The music industry, although seemingly part of the digital era for quite some time, has been very reluctant to come to terms with the reality that entertainment revolves around streaming services. Record companies and publishing houses are slowly losing dominance over the music market. Their relationships with artists and the consumers [2] are suffering because of their reluctance to adapt to changing technologies.

Before the impact of streaming on the industry, major music labels were essential to an artist’s success. [3] Twenty years ago, the music industry was run by record companies, specifically Sony Music Entertainment, Universal Music Group, and Warner Music Group. [4] An artist would rely on these record labels to be the middleman in producing the music and distributing the music to the consumer. [5]

The typical structure was that recording contracts would advance money to the artist. This money would go to producing, distributing, and promoting the album and give the artist a small percentage of the domestic sales in exchange for exclusive recording services and making the record labels the sole copyright owner. [6] In theory, the more records that were sold the more money the artists made. [7] In practice, artists often never see any of these royalties due to the structure of their contracts.

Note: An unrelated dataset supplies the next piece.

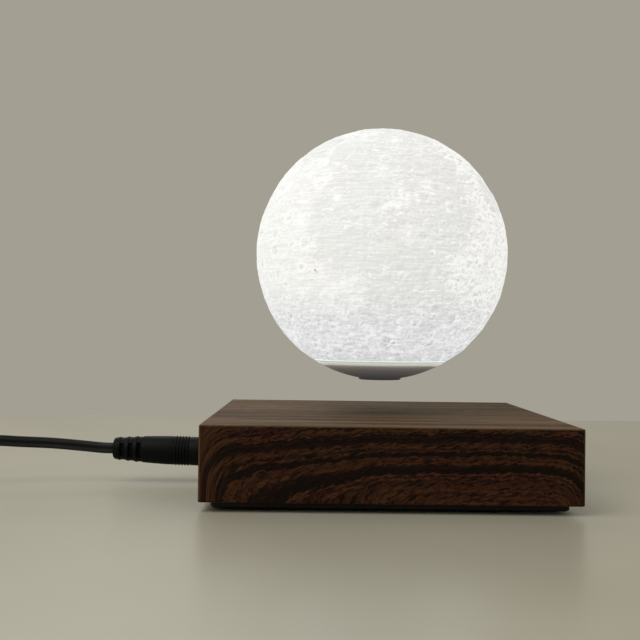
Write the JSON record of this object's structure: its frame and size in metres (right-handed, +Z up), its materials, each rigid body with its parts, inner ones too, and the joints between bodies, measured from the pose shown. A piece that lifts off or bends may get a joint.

In order to be successful, artists were dependent on these labels selling the music because they were the ones who had the ability to reach the public. [8] In order to do so, licenses for the rights to use, create, and distribute the music were created. [9] Through music licensing, people in the industry are able to distribute, record, and perform song compositions. Everyone from record labels, publishers, to radio stations and streaming services must acquire some sort of bundle of rights from a license to work in the music industry. [10] A specific type of license concert venues, radio stations, and now streaming services are interested in are the performing rights to a song so that they could play any music that is not within the public domain. [11] In other words, artists have the exclusive right to play their music publicly and authorize others to play their songs under copyright law. [12] In order for artists to allow others, like labels and streaming services, to use their work to make a profit, the artist must issue a license to them. [13] Because of the amount of influence the record companies had on the industry, artists did not question the repercussions of making these contracts, most notably how little they were receiving for their licenses. [14]

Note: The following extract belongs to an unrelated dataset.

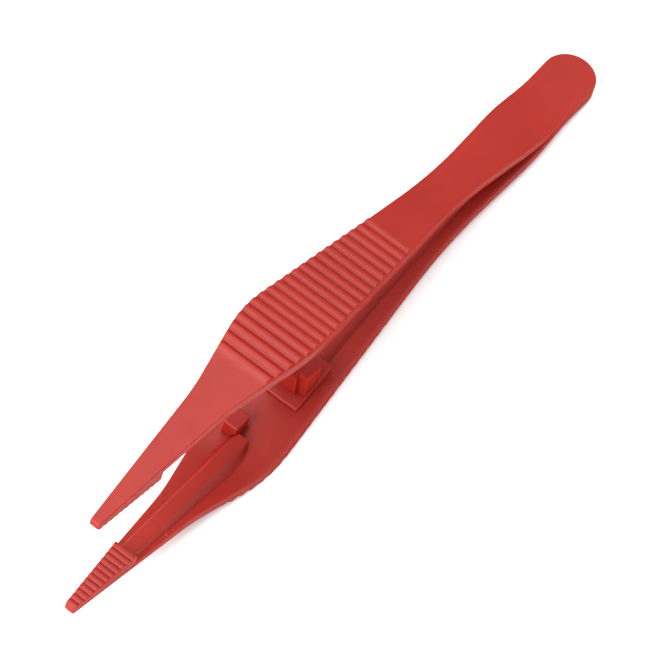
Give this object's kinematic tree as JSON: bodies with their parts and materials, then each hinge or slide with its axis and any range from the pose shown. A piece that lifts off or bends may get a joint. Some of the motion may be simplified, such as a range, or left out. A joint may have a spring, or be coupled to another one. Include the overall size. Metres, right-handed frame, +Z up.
{
  "type": "guided precision tweezers",
  "caption": "Bowed plastic spring tweezers with ribbed grips, toothed jaws, inner stiffening spines and a guide fork that keeps the two arms in line.",
  "frame": {"origin": "on the resting surface, under the middle of the bounding box", "axes": "+X from the jaw tips to the butt, +Z up, Y across the arms; the object lies on its lower grip ribs and the end of its butt"},
  "size_m": [0.1304, 0.0126, 0.0356],
  "materials": {
    "red_plastic": "satin"
  },
  "bodies": {
    "butt": {"upper_butt_plate": "red_plastic", "lower_butt_plate": "red_plastic"},
    "upper_arm_body": {"upper_arm": "red_plastic", "upper_front_spine": "red_plastic", "upper_grip_ribs": "red_plastic", "upper_guide_tongue": "red_plastic", "upper_jaw_pad": "red_plastic", "upper_rear_spine": "red_plastic"},
    "lower_arm_body": {"lower_arm": "red_plastic", "lower_front_spine": "red_plastic", "lower_grip_ribs": "red_plastic", "lower_guide_fork": "red_plastic", "lower_guide_pedestal": "red_plastic", "lower_jaw_pad": "red_plastic", "lower_rear_spine": "red_plastic", "lower_ridge_stop": "red_plastic"}
  },
  "joints": [
    {"name": "lower_arm_squeeze", "type": "hinge", "parent": "butt", "child": "lower_arm_body", "pos_m": [0.04493, 0, 0.00298], "axis": [0, 1, 0], "range_deg": [0, 5.35], "stiffness_Nm_per_rad": 1.5},
    {"name": "upper_arm_squeeze", "type": "hinge", "parent": "butt", "child": "upper_arm_body", "pos_m": [0.04557, 0, 0.00663], "axis": [0, -1, 0], "range_deg": [0, 5.35], "stiffness_Nm_per_rad": 1.5}
  ],
  "couplings": [
    {"joint": "upper_arm_squeeze", "follows": "lower_arm_squeeze", "ratio": 1}
  ]
}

A few years later, the digital world took over the entertainment industry. [15] Instead of using films and recordings the way people were used to, everything was working towards becoming digitally recorded and distributed. [16] As exciting as the introduction to the digital age was, the music industry soon started to see the consequences of not taking advantage of the newer system before it was too late. [17] As music digitized, the sales of physical albums took a huge decrease and piracy became a new obstacle at the expense of the livelihood of the artist, publishers, and distributors. [18] In 2003, Apple launched their ninety-nine-cent song business model through iTunes. [19]

From that point on, instead of being forced to buy physical copies of music in stores in order to listen, people were now able to buy individual song files for ninety-nine cents and most albums for nine dollars and ninety-nine cents. [20] Apple’s digital store was so successful that in its first year, Apple sold more than 30 million music downloads and Time Magazine had named iTunes the "Invention of the Year." [21] However, this new product also made it easier for people to illegally copy these files and distribute them second hand for free. This led to the rise of services that gave consumers the ability to pirate music like the relaunch of Napster. [22]

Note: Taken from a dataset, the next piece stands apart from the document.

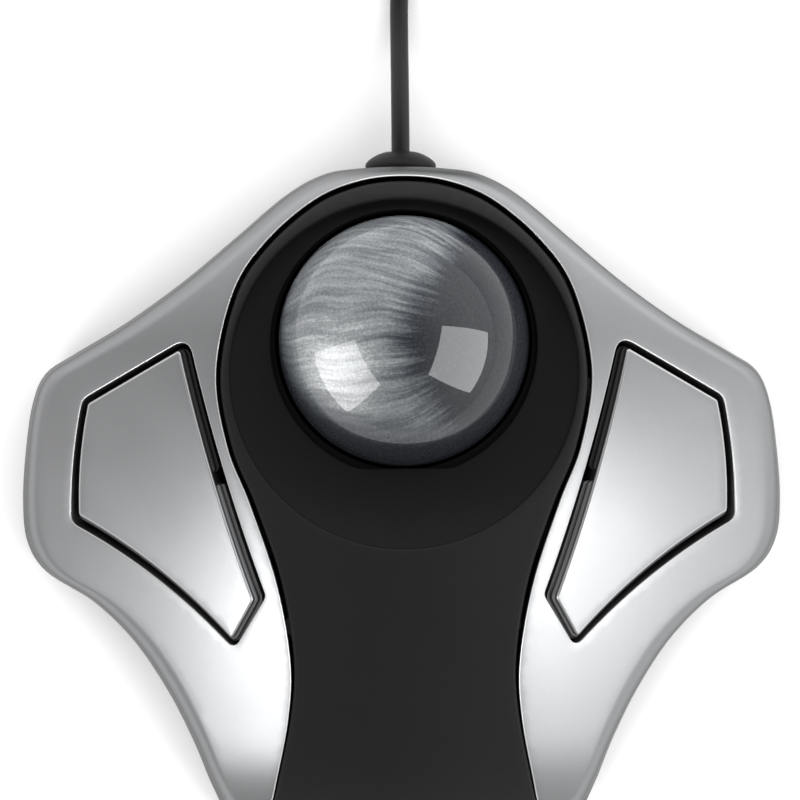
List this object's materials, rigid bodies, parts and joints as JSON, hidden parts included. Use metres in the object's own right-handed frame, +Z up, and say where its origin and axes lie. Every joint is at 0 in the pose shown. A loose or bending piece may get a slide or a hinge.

With this shift in the industry, more problems were arising pertaining to the sales of albums. Because music was now on an outlet that let consumers immediately receive the benefit of downloading their recently purchased music, music lost the nostalgic aspect of audiences owning it as a physical object. [23] The option to listen to music in the digital form made it much easier for people to steal as well. As more people stole music, artists saw an increase in the availability of their music to the public but a decrease in profits because of a reduction in sales. [24] Between 1999 and 2014 the music industry suffered a loss of 43% of its revenue without seeing any significant gain. This only started to turn around in 2015 when streaming services such as Spotify and Apple Music became more popular. [25] During that year, revenue from recorded music increased by three percent. [26] While streaming platforms were taking over a third of all the music industry’s revenue, contributing over two billion dollars, the physical sales of music had fallen by ten percent. [27]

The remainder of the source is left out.